Posted: May 4, 2018
Many Victims--But Very Few Malpractice Suits. Why?
Study after study--by the National Academy of Science’s Institute of Medicine, the National Institute of Health, major medical schools and others, has conclude that hundreds of thousands of people die every year in this country because of medical malpractice. Hundreds of thousands, probably millions, of other people are injured due to medical negligence.
But very few of the people hurt (or the families of those killed) actually file a malpractice suit against a doctor. This is mainly because they have no idea that medical malpractice has occurred. When a loved father dies during surgery, or a daughter has to spend two weeks in the hospital when it should have been a day, there is no way that someone who is not a medical professional and hasn’t seen the records can know what happened. The doctors and nurses who made the mistakes aren’t about to tell you, for obvious reasons.

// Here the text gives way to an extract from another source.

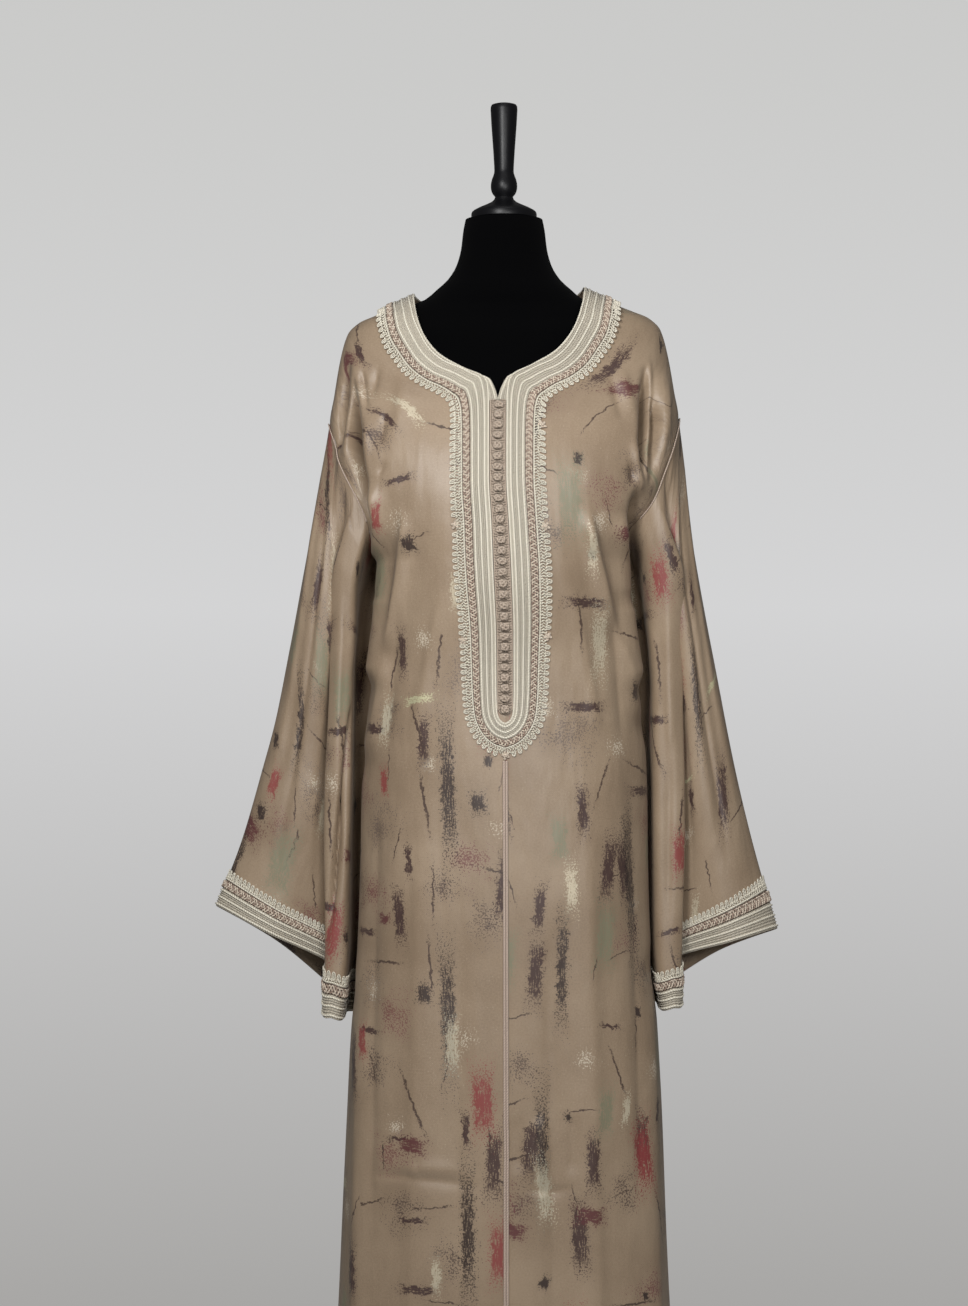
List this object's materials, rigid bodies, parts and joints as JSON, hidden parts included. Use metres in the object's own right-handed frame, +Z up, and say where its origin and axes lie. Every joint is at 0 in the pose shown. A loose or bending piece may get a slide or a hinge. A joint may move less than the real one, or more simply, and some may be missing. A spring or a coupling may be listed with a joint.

And supposing you suspect that something was done wrong: what do you do about it? The only realistic option is to get the records and have somebody who knows what they are looking at examine them. You won’t know, for example, whether a tourniquet was left on too long during knee surgery, or whether too much morphine was given. Questions like that can only be answered by people who know what to look for in medical records—and what the information means when they find it.
Often people get the records and try to figure these things out themselves, or they take it to a friend who likewise doesn’t really know what they are looking at. We take a lot of cases that were rejected by other lawyers who didn’t know how to read medical records and therefore missed the evidence of malpractice in the records.
Making matters worse is the new emphasis on “electronic” records. Nurses and doctors now make notes in computers, often using checklists and form language, instead of writing or typing notes specifically for the patient. A nurse can thus fill in “normal” for 20 questions by hitting one or two keys—and the records will make it look like the patient was doing fine and the nurse was watching, when in fact the nurse never checked on the patient at all.
Many of our clients tell us that they called for help from nurses for hours, and that they had to have family members go to the nurse’s station to insist on help, before anyone would respond—but the records indicate that there was a nurse in the room every 20 minutes. Some hospitals have recognized this problem and have forced nurses to wear “personal trackers” that show where and when the nurses are on their shifts. Most hospitals don’t—partly because they don’t want lawyers to be able to prove that the nurses never checked on their patient at all.
Have The Records Reviewed by a Professional
The bottom line is that medical malpractice cases are very difficult to prove, and finding the evidence to even get started is getting harder all the time. If you think that you or a loved one has been hurt by medical malpractice, you absolutely must have your case reviewed by someone who really knows what they are doing.
I’m not saying that you have to bring your medical malpractice case to my firm. There are other very good medical malpractice attorneys out there. But I am saying that you must choose one of those medical malpractice firms—not a neighbor, not a divorce lawyer or a friend from church—but someone who really knows what they are looking at when they look at medical records, and someone who knows what to do with the evidence when they find it.
One of the best things we do for people who send us records is to give them peace of mind. Suppose you send us records and tell us about your case and after reviewing them we tell you that the doctors did nothing wrong. That's a lot better than not knowing, or thinking that you let yourself or your family down by not even checking. And its a lot better for the doctors who did their best and don't deserve to have you thinking that they messed up.
If there was malpractice, then your suit is an important step in preventing what happened to you from happening to someone else.